Perhaps this was a deliberate ruse all along to introduce a competitive private clients product in the gap below those who use actual private banking? This is something FNB has struggled with until now. The typical Platinum customer, myself included, probably shouldn’t get airport lounge access (and arguably never should have). It’s a private clients perk the world over. The problem of course is taking away something that someone’s become accustomed to enjoying for ‘free’. They might even have changed banks for it. But maybe I’m being too cynical?
I’m in two minds about what I should do. I travel a lot and barely get by on four Slow Lounge visits a month. The prospect of moving to a relatively expensive banking product only to have the rules changed again in July 2016 fills me with apprehension.

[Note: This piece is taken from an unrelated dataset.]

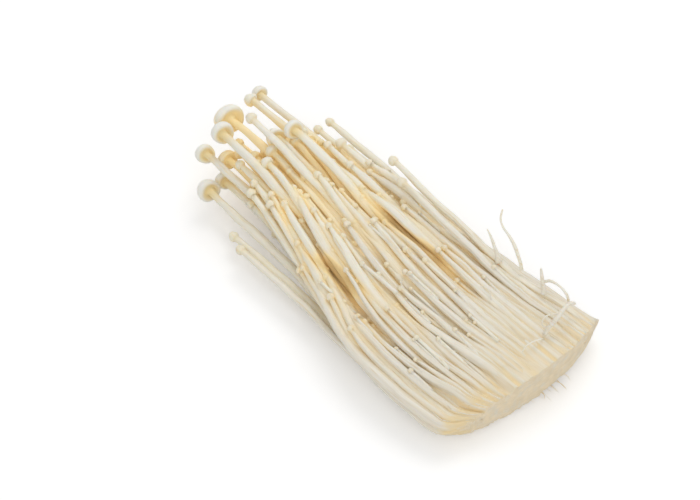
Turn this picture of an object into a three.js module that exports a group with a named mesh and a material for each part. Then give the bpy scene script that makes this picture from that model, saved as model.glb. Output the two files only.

Maybe it’s time to switch?
And if you think these Slow Lounge rewards changes are punitive, wait till you wade through the rest of the eBucks ‘changes’. But, more on that next week…
* Hilton Tarrant works at immedia, specialists in native mobile app and Web development, to contact him: email@example.com.
* He owns shares in FirstRand, first purchased in July 2011.
1 Should capacity be reached, the fine-print says, “FNB Private Wealth and RMB Private Bank customers will be granted preferential access”. And yes, this footnote in itself is fine-print.
2 Nearly every person I know on FNB Platinum who meets (or is even close to meeting) the earnings criteria, myself included, has been contacted about ‘upgrading’ to Private Clients.